All das führt bei sämtlichen Familienmitgliedern zu Stress. Zu kleineren und größeren Gereiztheiten. Zu kleineren oder mittleren Streitigkeiten. Das alles führt dazu, dass wir uns im Endeffekt gar nicht allzu sehr auf die bevorstehende, ruhige Zeit freuen. Nicht wirklich zumindest. Auch wenn wir dann wieder einigermaßen glücklich am Weihnachtsbaum sitzen und Weihnachtslieder singen.

Aber: Wie können wir die Zeit zuvor anders gestalten? Ruhiger? Entspannter? Mit weniger Druck? Ist es so einfach, dass man einfach diesen Druck und diese wohl auch übergroßen Erwartungshaltungen herausnehmen sollte und alles ist gut? Reicht es, den eigenen Anspruch auf Perfektion hintanzustellen und schon läuft alles anders, eben mit kleinen Unebenheiten und Schnitzern, aber halt auch ohne größere Konflikte, die sich ja meist an der Diskrepanz von Erwartung und Realität entzünden?

Ich weiß es nicht. Ich weiß nur, dass diese Zeit bevorsteht, die uns als Familie wirklich viel abverlangt. Die zugleich auch eine Zeit ist, auf die wir uns freuen, die aber auch immer wieder Enttäuschungen für uns bereithält. Eben weil – wie bereits auf anderer Ebene beschrieben – Realität und Anspruch auseinanderklaffen?

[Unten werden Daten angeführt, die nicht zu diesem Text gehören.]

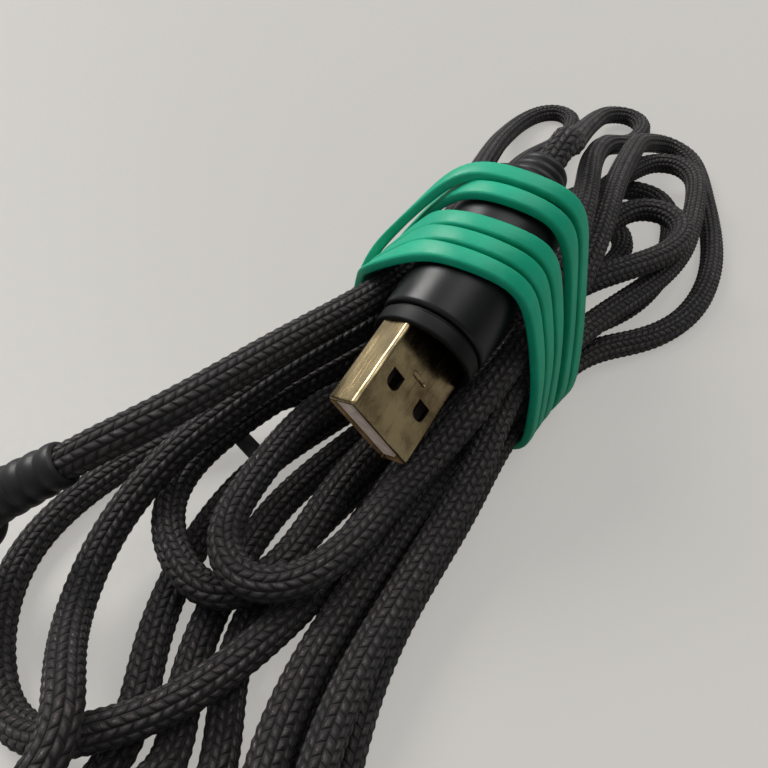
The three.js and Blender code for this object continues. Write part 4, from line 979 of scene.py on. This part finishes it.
def table_finish():
    """A table top that the camera sees paler than it is. Every other ray, mirrored ones among them,
    meets a darker top with a faint glow."""
    f = Finish("table top")
    cloud = f.noise(5.0, 4.0)
    grain = f.noise(700.0, 3.0)
    marks = f.clamp(f.noise(60.0, 2.0, f.stretched((0, 0, 0.9), (9.0, 1.0, 1.0))) * 8.0 - 5.9)
    tone = f.clamp(cloud * 0.7 + grain * 0.25 + marks * 0.2 - 0.05)
    ray = f.node("ShaderNodeLightPath", {}, {})
    seen = Value(f, ray.outputs["Is Camera Ray"])
    pale = f.mix(tone, paint(106, 105, 102), paint(116, 114, 111))
    return f.surface({
        "Base Color": f.mix(seen, paint(130, 129, 126), pale),
        "Roughness": f.clamp(0.42 + grain * 0.2),
        "Specular IOR Level": 0.35,
        "Emission Color": f.mix(seen, paint(70, 69, 67), paint(165, 163, 159)),
        "Emission Strength": 1.0,
        "Normal": f.bump(grain + cloud * 2.0, 0.00003),
    })


bpy.ops.object.select_all(action="DESELECT")
bpy.ops.mesh.primitive_plane_add(size=12.0, location=(0, 0, -0.0001))
table = bpy.context.object
table.name = "table"
table.data.materials.append(table_finish())


def soft_light(name, place, size, power, colour):
    """A square lamp facing the middle of the hank."""
    lamp = bpy.data.lights.new(name, "AREA")
    lamp.size = size
    lamp.energy = power
    lamp.color = colour
    holder = bpy.data.objects.new(name, lamp)
    holder.location = place
    holder.rotation_euler = (Vector((0, 0, 0.01)) - Vector(place)).to_track_quat("-Z", "Y").to_euler()
    bpy.context.scene.collection.objects.link(holder)


# placed by the camera's own right and forward directions over the table
AHEAD = Vector((0.857, 0.515, 0))
soft_light("window", tuple(AHEAD * 1.3 - RIGHT * 1.4 + Vector((0, 0, 2.1))), 1.3, 56.0,
           (1.0, 0.985, 0.96))
soft_light("ceiling", tuple(AHEAD * 0.3 + RIGHT * 1.0 + Vector((0, 0, 2.2))), 1.8, 18.0,
           (1.0, 0.99, 0.97))


def room_light():
    """The room: bright above and beyond the hank, darker on the near side. The camera itself sees
    one even grey."""
    world = bpy.data.worlds.new("room")
    bpy.context.scene.world = world
    world.use_nodes = True
    nodes, links = world.node_tree.nodes, world.node_tree.links
    way = nodes.new("ShaderNodeTexCoord")
    toward = nodes.new("ShaderNodeVectorMath")
    toward.operation = "DOT_PRODUCT"
    toward.inputs[1].default_value = (AHEAD * 0.35 - RIGHT * 0.45 + Vector((0, 0, 0.82))).normalized()
    level = nodes.new("ShaderNodeMapRange")
    level.inputs["From Min"].default_value = -0.5
    level.inputs["From Max"].default_value = 0.9
    level.inputs["To Min"].default_value = 0.08
    level.inputs["To Max"].default_value = 0.52
    links.new(way.outputs["Generated"], toward.inputs[0])
    links.new(toward.outputs["Value"], level.inputs["Value"])
    ray = nodes.new("ShaderNodeLightPath")
    seen = nodes.new("ShaderNodeMix")
    seen.inputs[3].default_value = 0.56
    links.new(ray.outputs["Is Camera Ray"], seen.inputs[0])
    links.new(level.outputs[0], seen.inputs[2])
    links.new(seen.outputs[0], nodes["Background"].inputs["Strength"])
    nodes["Background"].inputs["Color"].default_value = (0.97, 0.98, 1.0, 1.0)


room_light()

bpy.context.scene.view_settings.view_transform = "Standard"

Womöglich ist der erste Schritt bereits gemacht, in dem ich diesen Text schreiben. Quasi als eine Meta-Ebene. Als Panoramablick „von oben“ auf die Umstände, die uns immer wieder herausfordern. Sind wir als Familie aber bereit, die Herausforderung anzunehmen bzw. wie sehr klafft eine weitere Ebene, die Kluft zwischen Theorie und Praxis? Die nächsten Tage und Wochen werden es zeigen.